The right loan comes down to three things: your income paperwork, the kind of property you're buying, and what you're trying to do with the deal.
- Conventional loans work best for investors with strong W-2 income and solid credit who want the lowest rates. The tradeoff? You’ll need full income verification, you’ll face strict debt-to-income limits, and financing is capped at 10 properties.
- DSCR loans are a good fit for self-employed investors or buyers with multiple properties. That’s because approval is based on the property’s cash flow, not your personal income.
- Portfolio loans give lenders more room to work with, which can help if you’re buying an unusual property or your finances are a bit more complex.
- Hard money loans are built for short-term fix-and-flip deals where speed matters most.
Can I qualify if the property needs repairs?
It depends on the loan program.
Standard DSCR loans usually require the property to be in acceptable condition. In many cases, they also don’t allow fix-and-flip properties.
Lenders will also check your liquid reserves. They want to see that you have cash on hand to cover things like surprise repairs or a stretch of vacancy.
If the property is in rough shape, a standard long-term DSCR rental loan may not fit. In that case, you may need bridge financing or fix-and-flip financing instead.
What can I do before applying to improve approval odds?
Before you apply, get the basics in order.
Start with your credit profile. Keep revolving balances below 30%, fix any reporting errors, and avoid new credit applications for 60 to 90 days. Small moves here can make a big difference.

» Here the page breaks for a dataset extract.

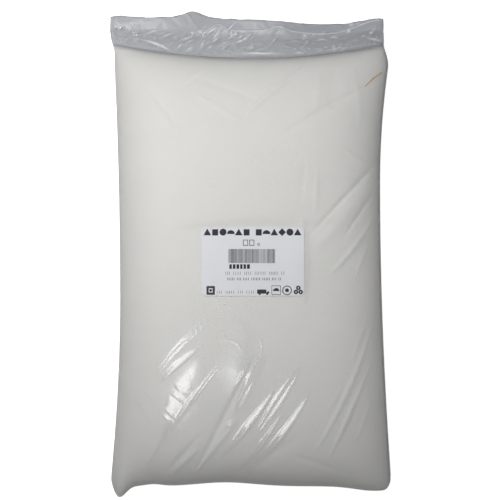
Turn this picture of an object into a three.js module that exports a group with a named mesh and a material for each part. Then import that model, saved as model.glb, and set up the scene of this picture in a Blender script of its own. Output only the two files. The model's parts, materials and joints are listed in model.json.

Next, build liquidity. In most cases, you’ll want 20% to 25% down, plus 3 to 6 months of PITIA reserves. That means cash set aside for principal, interest, taxes, insurance, and association dues if they apply. Lenders like to see that you can handle the property even if things don’t go perfectly right away.
Then check the deal itself. Confirm the rents, look closely at the property’s condition, and if you’re using a DSCR loan, aim for about 1.20 to 1.25. Put simply, the numbers need to work on paper before they work in real life.